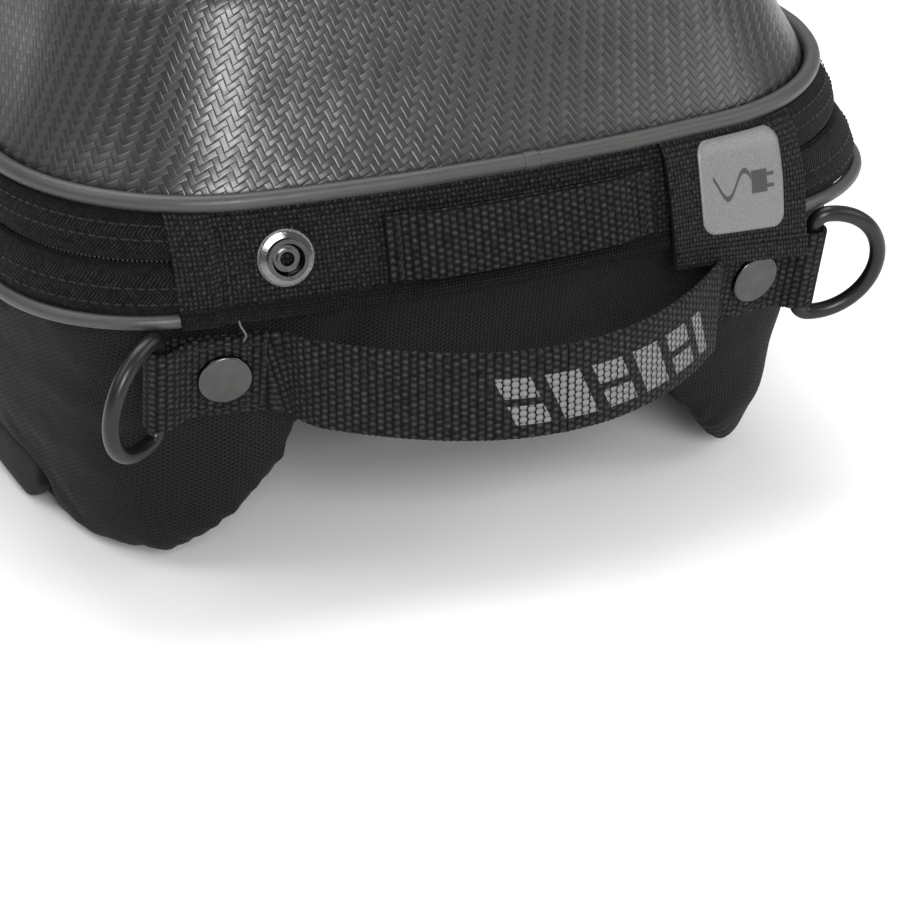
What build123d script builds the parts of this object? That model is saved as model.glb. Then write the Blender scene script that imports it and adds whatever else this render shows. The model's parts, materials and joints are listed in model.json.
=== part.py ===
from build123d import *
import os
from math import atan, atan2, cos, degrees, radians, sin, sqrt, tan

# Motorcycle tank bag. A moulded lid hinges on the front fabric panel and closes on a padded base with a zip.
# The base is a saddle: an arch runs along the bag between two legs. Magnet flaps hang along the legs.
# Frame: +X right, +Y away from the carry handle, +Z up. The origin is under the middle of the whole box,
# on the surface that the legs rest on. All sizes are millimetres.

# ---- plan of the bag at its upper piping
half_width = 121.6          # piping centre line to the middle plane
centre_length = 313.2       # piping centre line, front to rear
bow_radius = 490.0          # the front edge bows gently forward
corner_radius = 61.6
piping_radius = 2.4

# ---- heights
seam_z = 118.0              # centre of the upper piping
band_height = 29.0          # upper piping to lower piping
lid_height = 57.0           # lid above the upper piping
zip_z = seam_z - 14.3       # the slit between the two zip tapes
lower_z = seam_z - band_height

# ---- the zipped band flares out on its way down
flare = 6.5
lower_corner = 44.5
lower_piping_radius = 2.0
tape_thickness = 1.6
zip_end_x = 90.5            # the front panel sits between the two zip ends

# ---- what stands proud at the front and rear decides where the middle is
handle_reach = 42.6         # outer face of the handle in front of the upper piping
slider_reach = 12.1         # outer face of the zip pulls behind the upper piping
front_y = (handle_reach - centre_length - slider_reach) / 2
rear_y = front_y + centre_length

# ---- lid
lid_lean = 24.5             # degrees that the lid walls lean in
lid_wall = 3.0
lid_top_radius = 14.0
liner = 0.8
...
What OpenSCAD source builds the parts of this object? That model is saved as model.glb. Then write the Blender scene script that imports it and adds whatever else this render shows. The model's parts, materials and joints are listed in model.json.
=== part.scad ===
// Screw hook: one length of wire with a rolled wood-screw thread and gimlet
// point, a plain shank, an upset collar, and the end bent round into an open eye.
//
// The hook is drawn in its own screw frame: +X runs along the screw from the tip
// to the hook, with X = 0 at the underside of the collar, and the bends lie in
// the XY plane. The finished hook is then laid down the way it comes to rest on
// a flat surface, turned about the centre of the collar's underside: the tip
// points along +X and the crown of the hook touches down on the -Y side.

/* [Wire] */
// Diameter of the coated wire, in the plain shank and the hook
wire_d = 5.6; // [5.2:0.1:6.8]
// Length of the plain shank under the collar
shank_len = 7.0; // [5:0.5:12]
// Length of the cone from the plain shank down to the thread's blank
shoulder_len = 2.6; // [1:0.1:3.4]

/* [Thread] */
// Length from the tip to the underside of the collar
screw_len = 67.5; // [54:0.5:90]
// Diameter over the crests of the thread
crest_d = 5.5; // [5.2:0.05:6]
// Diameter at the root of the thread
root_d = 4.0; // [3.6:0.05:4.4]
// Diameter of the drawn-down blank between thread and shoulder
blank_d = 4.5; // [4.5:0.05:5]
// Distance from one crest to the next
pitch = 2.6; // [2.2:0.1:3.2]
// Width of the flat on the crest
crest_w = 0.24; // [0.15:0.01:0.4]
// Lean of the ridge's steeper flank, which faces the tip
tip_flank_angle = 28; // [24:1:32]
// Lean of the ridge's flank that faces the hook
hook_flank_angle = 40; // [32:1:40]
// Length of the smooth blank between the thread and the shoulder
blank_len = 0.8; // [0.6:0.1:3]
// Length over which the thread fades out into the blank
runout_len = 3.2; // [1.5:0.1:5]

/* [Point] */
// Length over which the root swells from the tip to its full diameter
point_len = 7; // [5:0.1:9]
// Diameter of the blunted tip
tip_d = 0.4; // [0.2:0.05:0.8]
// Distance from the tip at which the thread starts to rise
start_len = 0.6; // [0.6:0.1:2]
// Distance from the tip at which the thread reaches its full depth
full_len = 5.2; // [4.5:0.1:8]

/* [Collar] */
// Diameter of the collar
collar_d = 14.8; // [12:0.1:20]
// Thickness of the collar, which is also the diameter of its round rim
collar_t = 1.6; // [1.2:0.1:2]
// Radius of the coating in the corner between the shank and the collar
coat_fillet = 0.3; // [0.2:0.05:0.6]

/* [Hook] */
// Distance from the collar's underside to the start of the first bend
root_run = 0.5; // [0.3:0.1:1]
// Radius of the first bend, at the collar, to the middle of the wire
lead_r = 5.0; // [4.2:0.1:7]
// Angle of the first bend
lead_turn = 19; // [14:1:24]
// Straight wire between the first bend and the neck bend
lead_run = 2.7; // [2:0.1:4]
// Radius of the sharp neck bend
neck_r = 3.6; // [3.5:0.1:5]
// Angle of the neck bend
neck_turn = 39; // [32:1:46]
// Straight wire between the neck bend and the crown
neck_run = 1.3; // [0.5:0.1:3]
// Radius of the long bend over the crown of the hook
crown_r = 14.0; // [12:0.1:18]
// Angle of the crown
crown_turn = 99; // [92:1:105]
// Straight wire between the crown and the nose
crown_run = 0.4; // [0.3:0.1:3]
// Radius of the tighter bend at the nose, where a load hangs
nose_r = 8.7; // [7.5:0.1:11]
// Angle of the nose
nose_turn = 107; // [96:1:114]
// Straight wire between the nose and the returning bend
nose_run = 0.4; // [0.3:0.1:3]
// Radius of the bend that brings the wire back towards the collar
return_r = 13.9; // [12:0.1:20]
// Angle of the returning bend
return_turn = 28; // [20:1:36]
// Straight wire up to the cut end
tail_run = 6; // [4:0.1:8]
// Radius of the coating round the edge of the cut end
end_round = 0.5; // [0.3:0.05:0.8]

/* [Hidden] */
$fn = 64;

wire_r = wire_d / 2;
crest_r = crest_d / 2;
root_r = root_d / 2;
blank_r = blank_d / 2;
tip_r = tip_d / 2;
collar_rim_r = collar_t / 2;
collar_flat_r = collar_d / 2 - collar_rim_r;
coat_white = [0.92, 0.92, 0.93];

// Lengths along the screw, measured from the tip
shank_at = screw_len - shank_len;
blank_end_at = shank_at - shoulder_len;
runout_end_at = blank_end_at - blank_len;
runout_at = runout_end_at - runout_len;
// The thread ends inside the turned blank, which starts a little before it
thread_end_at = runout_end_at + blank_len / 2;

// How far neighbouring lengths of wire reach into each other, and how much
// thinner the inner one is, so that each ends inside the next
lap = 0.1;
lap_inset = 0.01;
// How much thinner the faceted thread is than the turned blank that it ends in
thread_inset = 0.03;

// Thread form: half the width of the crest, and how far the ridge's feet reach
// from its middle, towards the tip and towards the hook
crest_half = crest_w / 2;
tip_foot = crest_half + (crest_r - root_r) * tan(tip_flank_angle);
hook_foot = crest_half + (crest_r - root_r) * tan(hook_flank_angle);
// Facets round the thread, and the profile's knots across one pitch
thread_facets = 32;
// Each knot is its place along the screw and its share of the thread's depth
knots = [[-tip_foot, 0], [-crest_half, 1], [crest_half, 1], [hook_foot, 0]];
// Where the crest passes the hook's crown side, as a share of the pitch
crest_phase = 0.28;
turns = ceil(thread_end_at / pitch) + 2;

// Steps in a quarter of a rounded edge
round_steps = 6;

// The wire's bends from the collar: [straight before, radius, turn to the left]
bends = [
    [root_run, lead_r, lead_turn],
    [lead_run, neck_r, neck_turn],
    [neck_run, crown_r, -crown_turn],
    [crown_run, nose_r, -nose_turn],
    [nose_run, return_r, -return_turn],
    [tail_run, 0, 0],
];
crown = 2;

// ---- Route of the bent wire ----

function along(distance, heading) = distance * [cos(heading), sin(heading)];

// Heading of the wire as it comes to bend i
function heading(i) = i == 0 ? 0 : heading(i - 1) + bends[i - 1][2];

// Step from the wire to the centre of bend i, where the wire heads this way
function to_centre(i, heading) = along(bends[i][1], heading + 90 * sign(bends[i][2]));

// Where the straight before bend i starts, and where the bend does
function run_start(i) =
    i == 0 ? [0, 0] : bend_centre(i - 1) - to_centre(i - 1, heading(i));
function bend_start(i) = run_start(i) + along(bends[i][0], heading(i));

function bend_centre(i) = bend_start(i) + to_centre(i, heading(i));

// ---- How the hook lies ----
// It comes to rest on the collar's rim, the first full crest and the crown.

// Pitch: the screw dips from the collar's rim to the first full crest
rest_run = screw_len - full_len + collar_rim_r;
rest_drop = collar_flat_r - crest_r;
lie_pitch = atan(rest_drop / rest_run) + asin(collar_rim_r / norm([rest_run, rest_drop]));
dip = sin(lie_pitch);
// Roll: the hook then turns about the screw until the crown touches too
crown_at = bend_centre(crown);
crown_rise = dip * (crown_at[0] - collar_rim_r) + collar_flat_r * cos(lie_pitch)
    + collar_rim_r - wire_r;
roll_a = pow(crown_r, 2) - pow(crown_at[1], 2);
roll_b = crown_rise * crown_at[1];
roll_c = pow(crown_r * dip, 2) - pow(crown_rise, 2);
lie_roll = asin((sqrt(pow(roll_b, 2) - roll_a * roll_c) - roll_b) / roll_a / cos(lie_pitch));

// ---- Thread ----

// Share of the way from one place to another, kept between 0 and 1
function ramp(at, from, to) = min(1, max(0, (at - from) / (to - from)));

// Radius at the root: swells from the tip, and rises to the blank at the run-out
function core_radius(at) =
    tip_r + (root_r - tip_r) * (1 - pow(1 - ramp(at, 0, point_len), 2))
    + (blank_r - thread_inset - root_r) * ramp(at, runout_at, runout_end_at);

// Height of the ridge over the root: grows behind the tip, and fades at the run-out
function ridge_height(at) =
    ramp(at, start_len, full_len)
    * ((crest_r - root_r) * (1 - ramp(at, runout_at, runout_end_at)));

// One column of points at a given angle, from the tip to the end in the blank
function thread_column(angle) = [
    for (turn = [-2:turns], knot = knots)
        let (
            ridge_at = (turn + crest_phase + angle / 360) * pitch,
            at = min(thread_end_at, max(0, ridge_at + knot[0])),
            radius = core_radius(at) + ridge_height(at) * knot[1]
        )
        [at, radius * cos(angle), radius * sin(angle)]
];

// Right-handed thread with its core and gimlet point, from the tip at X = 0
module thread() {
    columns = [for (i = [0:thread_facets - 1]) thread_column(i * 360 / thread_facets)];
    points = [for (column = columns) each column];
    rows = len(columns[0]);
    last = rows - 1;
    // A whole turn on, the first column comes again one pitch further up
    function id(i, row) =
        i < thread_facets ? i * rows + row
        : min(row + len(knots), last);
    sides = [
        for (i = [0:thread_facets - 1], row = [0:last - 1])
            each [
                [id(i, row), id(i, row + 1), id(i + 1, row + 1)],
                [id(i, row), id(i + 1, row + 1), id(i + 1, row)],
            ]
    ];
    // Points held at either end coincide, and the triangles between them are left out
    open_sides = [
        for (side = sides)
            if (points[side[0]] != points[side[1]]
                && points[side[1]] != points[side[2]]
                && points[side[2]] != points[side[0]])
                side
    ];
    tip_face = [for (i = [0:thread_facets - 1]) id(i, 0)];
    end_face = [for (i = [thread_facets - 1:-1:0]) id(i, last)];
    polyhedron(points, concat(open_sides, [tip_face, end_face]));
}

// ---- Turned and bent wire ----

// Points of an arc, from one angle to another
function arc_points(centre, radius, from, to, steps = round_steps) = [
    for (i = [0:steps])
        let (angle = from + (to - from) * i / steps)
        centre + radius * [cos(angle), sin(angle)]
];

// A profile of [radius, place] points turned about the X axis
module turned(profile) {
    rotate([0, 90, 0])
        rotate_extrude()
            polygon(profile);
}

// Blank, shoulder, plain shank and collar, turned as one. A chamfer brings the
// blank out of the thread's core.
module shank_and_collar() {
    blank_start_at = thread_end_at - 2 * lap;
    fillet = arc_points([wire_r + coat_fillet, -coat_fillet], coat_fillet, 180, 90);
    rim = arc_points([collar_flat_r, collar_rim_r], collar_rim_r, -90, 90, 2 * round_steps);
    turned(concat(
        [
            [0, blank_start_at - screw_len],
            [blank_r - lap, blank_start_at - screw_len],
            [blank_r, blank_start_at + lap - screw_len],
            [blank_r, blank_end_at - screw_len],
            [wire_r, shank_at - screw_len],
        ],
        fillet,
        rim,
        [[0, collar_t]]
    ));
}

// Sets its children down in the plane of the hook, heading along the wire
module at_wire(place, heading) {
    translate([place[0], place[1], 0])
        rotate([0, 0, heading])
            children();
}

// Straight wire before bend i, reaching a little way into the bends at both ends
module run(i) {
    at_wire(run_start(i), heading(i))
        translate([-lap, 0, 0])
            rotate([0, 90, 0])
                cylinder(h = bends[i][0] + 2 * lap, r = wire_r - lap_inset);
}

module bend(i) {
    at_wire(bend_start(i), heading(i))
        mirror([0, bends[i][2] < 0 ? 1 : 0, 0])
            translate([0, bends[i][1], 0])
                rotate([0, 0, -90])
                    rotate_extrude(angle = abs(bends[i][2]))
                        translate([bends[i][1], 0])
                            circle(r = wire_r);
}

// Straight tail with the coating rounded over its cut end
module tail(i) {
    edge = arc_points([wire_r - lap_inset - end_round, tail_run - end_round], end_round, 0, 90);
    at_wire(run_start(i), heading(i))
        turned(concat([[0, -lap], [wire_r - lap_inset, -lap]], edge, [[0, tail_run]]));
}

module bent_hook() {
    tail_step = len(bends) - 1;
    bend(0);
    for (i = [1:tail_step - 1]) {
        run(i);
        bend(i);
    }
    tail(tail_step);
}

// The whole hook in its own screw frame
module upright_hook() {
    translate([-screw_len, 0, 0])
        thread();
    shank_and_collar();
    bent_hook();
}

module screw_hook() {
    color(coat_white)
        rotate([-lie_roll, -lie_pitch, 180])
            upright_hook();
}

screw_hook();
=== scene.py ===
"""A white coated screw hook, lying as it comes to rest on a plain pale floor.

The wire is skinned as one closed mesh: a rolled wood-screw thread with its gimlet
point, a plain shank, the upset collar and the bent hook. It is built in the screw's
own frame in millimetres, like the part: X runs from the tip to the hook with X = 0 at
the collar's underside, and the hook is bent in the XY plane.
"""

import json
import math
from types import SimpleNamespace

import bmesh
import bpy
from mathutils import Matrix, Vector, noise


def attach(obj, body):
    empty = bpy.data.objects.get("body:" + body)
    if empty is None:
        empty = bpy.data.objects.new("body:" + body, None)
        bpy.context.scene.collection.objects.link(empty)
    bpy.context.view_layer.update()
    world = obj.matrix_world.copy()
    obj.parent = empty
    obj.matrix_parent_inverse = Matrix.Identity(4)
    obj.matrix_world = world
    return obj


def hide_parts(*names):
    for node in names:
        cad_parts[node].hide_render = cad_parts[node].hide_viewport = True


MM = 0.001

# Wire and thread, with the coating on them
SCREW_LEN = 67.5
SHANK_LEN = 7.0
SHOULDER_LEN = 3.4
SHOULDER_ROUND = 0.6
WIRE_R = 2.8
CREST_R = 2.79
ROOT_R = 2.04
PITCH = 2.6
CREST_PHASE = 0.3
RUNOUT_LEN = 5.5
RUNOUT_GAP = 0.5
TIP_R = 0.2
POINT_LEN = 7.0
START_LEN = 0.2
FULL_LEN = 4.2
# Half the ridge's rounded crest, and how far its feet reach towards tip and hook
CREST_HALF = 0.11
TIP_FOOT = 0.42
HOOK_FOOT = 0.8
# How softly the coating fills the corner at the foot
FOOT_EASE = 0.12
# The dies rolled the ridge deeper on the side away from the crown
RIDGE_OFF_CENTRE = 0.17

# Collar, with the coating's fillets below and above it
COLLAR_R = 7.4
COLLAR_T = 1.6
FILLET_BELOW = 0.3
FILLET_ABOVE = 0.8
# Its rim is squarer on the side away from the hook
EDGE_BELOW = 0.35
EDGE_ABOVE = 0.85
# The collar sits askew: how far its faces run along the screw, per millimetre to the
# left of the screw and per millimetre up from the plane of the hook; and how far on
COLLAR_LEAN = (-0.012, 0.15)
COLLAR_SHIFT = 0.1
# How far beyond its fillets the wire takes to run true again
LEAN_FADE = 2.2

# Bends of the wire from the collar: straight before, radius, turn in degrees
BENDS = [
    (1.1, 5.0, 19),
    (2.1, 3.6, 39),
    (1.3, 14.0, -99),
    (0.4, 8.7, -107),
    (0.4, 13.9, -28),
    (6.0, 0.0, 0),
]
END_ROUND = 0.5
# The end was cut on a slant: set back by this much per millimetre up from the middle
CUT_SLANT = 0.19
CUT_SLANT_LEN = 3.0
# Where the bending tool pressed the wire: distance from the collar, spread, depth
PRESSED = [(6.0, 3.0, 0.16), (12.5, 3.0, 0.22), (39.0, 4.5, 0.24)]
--
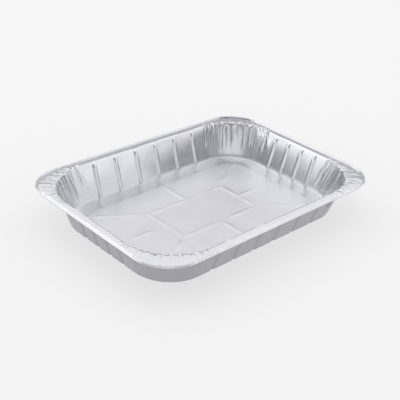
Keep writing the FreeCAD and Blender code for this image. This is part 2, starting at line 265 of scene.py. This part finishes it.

Problem details: Everything from the line that contains "hook in its own screw frame" to the line that contains "plain pale floor." must be transcribed exactly, both end lines included.

The answer:
// The whole hook in its own screw frame
module upright_hook() {
    translate([-screw_len, 0, 0])
        thread();
    shank_and_collar();
    bent_hook();
}

module screw_hook() {
    color(coat_white)
        rotate([-lie_roll, -lie_pitch, 180])
            upright_hook();
}

screw_hook();
=== scene.py ===
"""A white coated screw hook, lying as it comes to rest on a plain pale floor.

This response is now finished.